Print every line of the listing exactly, please.

- _DATA EXTRACT_:
++++
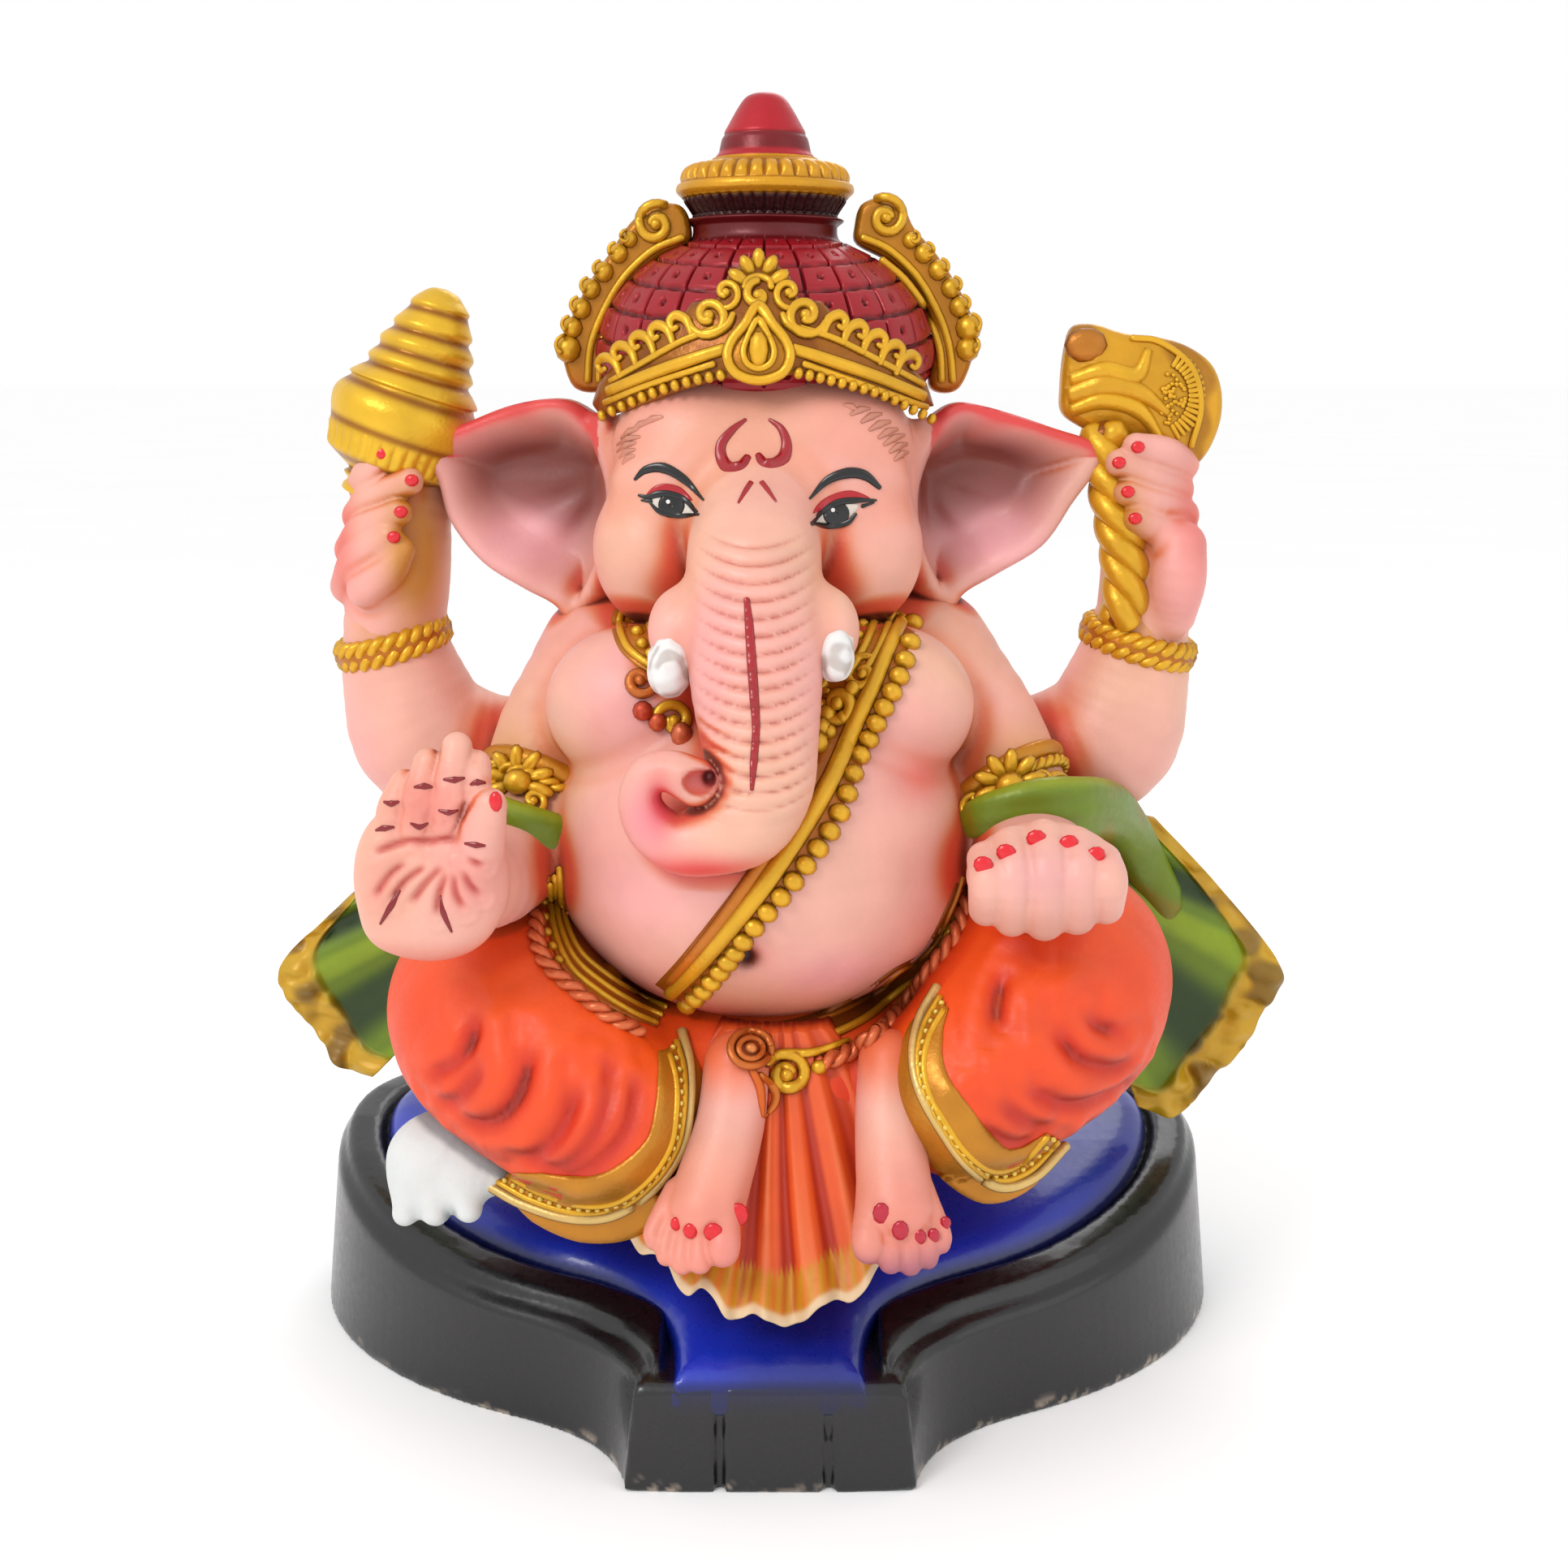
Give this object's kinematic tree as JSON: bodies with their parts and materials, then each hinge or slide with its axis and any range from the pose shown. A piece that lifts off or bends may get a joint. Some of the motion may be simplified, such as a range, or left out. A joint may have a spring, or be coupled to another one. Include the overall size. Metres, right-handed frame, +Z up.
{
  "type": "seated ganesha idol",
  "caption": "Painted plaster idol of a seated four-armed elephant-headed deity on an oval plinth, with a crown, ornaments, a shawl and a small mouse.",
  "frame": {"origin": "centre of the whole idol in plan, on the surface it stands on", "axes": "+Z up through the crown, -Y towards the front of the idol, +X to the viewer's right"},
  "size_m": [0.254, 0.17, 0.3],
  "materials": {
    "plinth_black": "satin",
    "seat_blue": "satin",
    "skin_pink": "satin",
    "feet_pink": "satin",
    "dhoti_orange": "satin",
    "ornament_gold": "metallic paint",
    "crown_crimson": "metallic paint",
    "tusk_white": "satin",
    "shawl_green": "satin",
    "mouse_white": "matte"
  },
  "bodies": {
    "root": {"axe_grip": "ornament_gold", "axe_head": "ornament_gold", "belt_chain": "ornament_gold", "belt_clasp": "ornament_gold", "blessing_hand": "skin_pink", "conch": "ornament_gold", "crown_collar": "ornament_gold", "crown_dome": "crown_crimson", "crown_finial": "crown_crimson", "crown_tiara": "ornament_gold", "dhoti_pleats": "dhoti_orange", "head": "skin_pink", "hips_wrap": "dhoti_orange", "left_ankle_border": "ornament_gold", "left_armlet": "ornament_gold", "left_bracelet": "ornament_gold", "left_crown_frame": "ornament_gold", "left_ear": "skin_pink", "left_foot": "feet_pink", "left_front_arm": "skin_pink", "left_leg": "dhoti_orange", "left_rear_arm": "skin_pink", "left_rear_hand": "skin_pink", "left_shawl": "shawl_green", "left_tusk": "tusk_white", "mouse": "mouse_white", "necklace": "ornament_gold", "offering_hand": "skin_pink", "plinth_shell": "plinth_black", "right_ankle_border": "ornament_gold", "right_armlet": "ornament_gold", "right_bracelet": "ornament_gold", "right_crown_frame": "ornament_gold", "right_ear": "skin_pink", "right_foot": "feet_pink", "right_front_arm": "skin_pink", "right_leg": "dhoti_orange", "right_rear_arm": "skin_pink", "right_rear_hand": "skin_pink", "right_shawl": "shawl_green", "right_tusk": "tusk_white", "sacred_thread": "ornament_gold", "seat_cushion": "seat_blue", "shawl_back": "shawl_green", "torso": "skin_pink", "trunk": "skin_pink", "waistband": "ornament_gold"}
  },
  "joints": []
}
++++
- _TASK OUTPUT_:
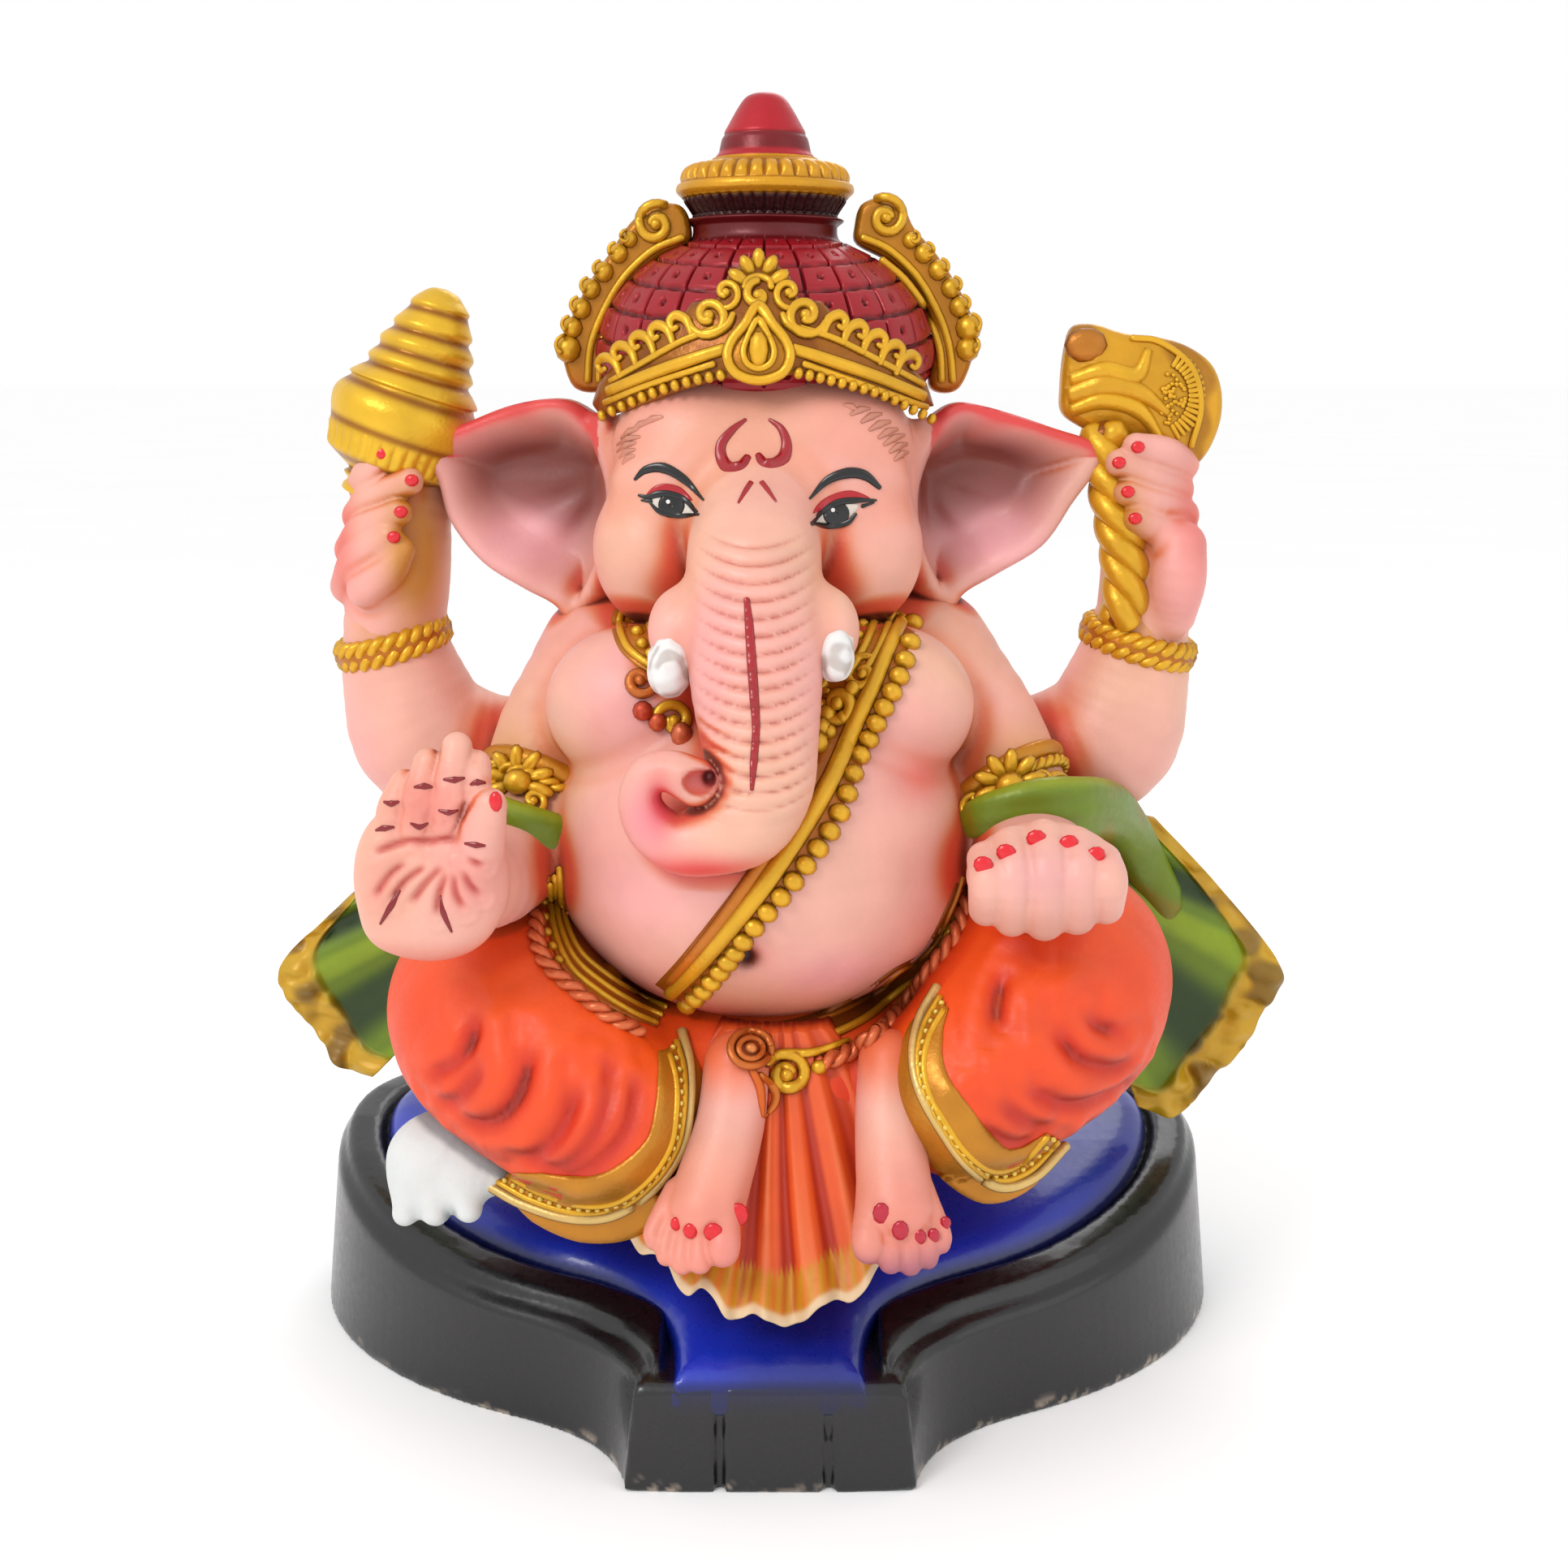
Give this object's kinematic tree as JSON: bodies with their parts and materials, then each hinge or slide with its axis and any range from the pose shown. A piece that lifts off or bends may get a joint. Some of the motion may be simplified, such as a range, or left out. A joint may have a spring, or be coupled to another one. Include the overall size. Metres, right-handed frame, +Z up.
{
  "type": "seated ganesha idol",
  "caption": "Painted plaster idol of a seated four-armed elephant-headed deity on an oval plinth, with a crown, ornaments, a shawl and a small mouse.",
  "frame": {"origin": "centre of the whole idol in plan, on the surface it stands on", "axes": "+Z up through the crown, -Y towards the front of the idol, +X to the viewer's right"},
  "size_m": [0.254, 0.17, 0.3],
  "materials": {
    "plinth_black": "satin",
    "seat_blue": "satin",
    "skin_pink": "satin",
    "feet_pink": "satin",
    "dhoti_orange": "satin",
    "ornament_gold": "metallic paint",
    "crown_crimson": "metallic paint",
    "tusk_white": "satin",
    "shawl_green": "satin",
    "mouse_white": "matte"
  },
  "bodies": {
    "root": {"axe_grip": "ornament_gold", "axe_head": "ornament_gold", "belt_chain": "ornament_gold", "belt_clasp": "ornament_gold", "blessing_hand": "skin_pink", "conch": "ornament_gold", "crown_collar": "ornament_gold", "crown_dome": "crown_crimson", "crown_finial": "crown_crimson", "crown_tiara": "ornament_gold", "dhoti_pleats": "dhoti_orange", "head": "skin_pink", "hips_wrap": "dhoti_orange", "left_ankle_border": "ornament_gold", "left_armlet": "ornament_gold", "left_bracelet": "ornament_gold", "left_crown_frame": "ornament_gold", "left_ear": "skin_pink", "left_foot": "feet_pink", "left_front_arm": "skin_pink", "left_leg": "dhoti_orange", "left_rear_arm": "skin_pink", "left_rear_hand": "skin_pink", "left_shawl": "shawl_green", "left_tusk": "tusk_white", "mouse": "mouse_white", "necklace": "ornament_gold", "offering_hand": "skin_pink", "plinth_shell": "plinth_black", "right_ankle_border": "ornament_gold", "right_armlet": "ornament_gold", "right_bracelet": "ornament_gold", "right_crown_frame": "ornament_gold", "right_ear": "skin_pink", "right_foot": "feet_pink", "right_front_arm": "skin_pink", "right_leg": "dhoti_orange", "right_rear_arm": "skin_pink", "right_rear_hand": "skin_pink", "right_shawl": "shawl_green", "right_tusk": "tusk_white", "sacred_thread": "ornament_gold", "seat_cushion": "seat_blue", "shawl_back": "shawl_green", "torso": "skin_pink", "trunk": "skin_pink", "waistband": "ornament_gold"}
  },
  "joints": []
}